Most people here would definitely know the song. The song itself has become incredibly popular, of course. But the phenomenon of trolling someone with a rick-roll would be too obscure for someone described as "very-much-not-online".

So that's the context I made my comment in. Internet culture is huge here, but it lives on the internet. But hey, in no way am I the decider on what is normal elsewhere.

[–] [email protected] 1 points 1 month ago

That's all really fair. But I also just assumed he was parroting what the mother had called it, and that she was just blissfully unaware that she'd mixed the memes.

[–] [email protected] 16 points 1 month ago (2 children)

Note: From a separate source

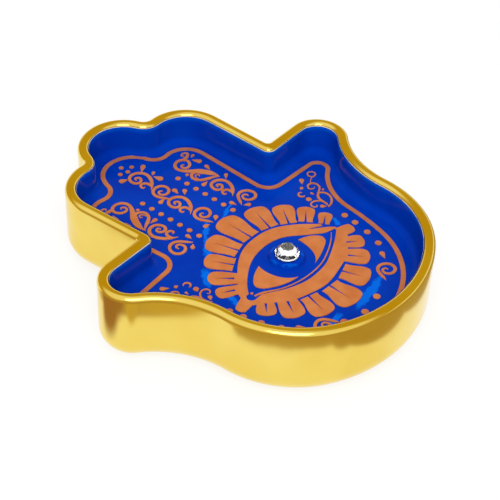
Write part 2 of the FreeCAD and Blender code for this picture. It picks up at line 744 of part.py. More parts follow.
TIP_DOT_SHARES = ((0.008, 0.851), (-0.091, 0.815), (0.005, 0.799), (0.103, 0.813))
STEM_DOT_SHARES = (0.432, 0.532)
DOT_COLUMN_SHARES = ((0.31, 0.549), (0.3, 0.1445))
DOTS_IN_COLUMN = 7
PALM_DOT_SHARES = ((0.585, -0.341), (0.573, -0.418), (0.55, -0.513), (0.511, -0.609))
HEEL_DOT_SHARES = ((0.121, -0.838), (-0.028, -0.857), (-0.173, -0.819))

finger_reach = size("crotch_side")
thumb_reach = size("thumb_reach")
forward_reach = size("hand_half_length")


def art_place(reach, shares, side=1):
    """Where a share of the ornament lies on the dish, as sizes; side -1 is the mirrored half.

    The ornament leans a little. The fingers' scrolls mirror about its own leaning middle, and those of
    the palm and the thumbs about the middle of the dish, which keeps them clear of the border.
    """
    forward = forward_reach.times(shares[1])
    lean = forward * size("art_lean_share") - size("art_across")
    if reach is thumb_reach:
        lean = lean.times(side)
    return reach.times(shares[0] * side) + lean, forward


def art_point(reach, shares, side=1):
    across, forward = art_place(reach, shares, side)
    return Vector(across.value, forward.value)


def scroll(reach, place, shape_shares, height, turn=0, side=1):
    """Points of a scroll shape about its place, turned in degrees before it is mirrored."""
    angle = math.radians(turn)
    centre = art_point(reach, place, side)
    points = []
    for across, along in shape_shares:
        x = across * math.cos(angle) - along * math.sin(angle)
        y = across * math.sin(angle) + along * math.cos(angle)
        points.append(centre + Vector(x * side, y) * height)
    return points


scroll_width = size("scroll_line_width").value
thumb_width = size("thumb_line_width").value


def comma(reach, place, side=1):
    height = size("comma_height").value * place[2]
    body = stroke(scroll(reach, place, COMMA_SHARES, height, 0, side), COMMA_WIDTH_SHARES, scroll_width)
    curl = stroke(scroll(reach, place, CURL_SHARES, height, 0, side), CURL_WIDTH_SHARES, scroll_width)
    return [body, curl]


def snail(reach, place, turn=0, side=1):
    height = size("snail_height").value * place[2]
    points = scroll(reach, place, SNAIL_SHARES, height, turn, side)
    return [stroke(points, SNAIL_WIDTH_SHARES, scroll_width)]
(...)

You're right he's old, he probably knows a Rick-roll as the new and improved Goatse.

[–] [email protected] 6 points 1 month ago (1 children)

The problem I had was "very-much-not-online" and knowing what a rick-roll is.

[–] [email protected] 2 points 1 month ago

Wait, I assumed the mum, blissfully unaware of her own ignorance, taught him loss but called it a rick-roll?

[–] [email protected] 5 points 1 month ago

Ackshually, the Rickroll is the new and improved Duckroll.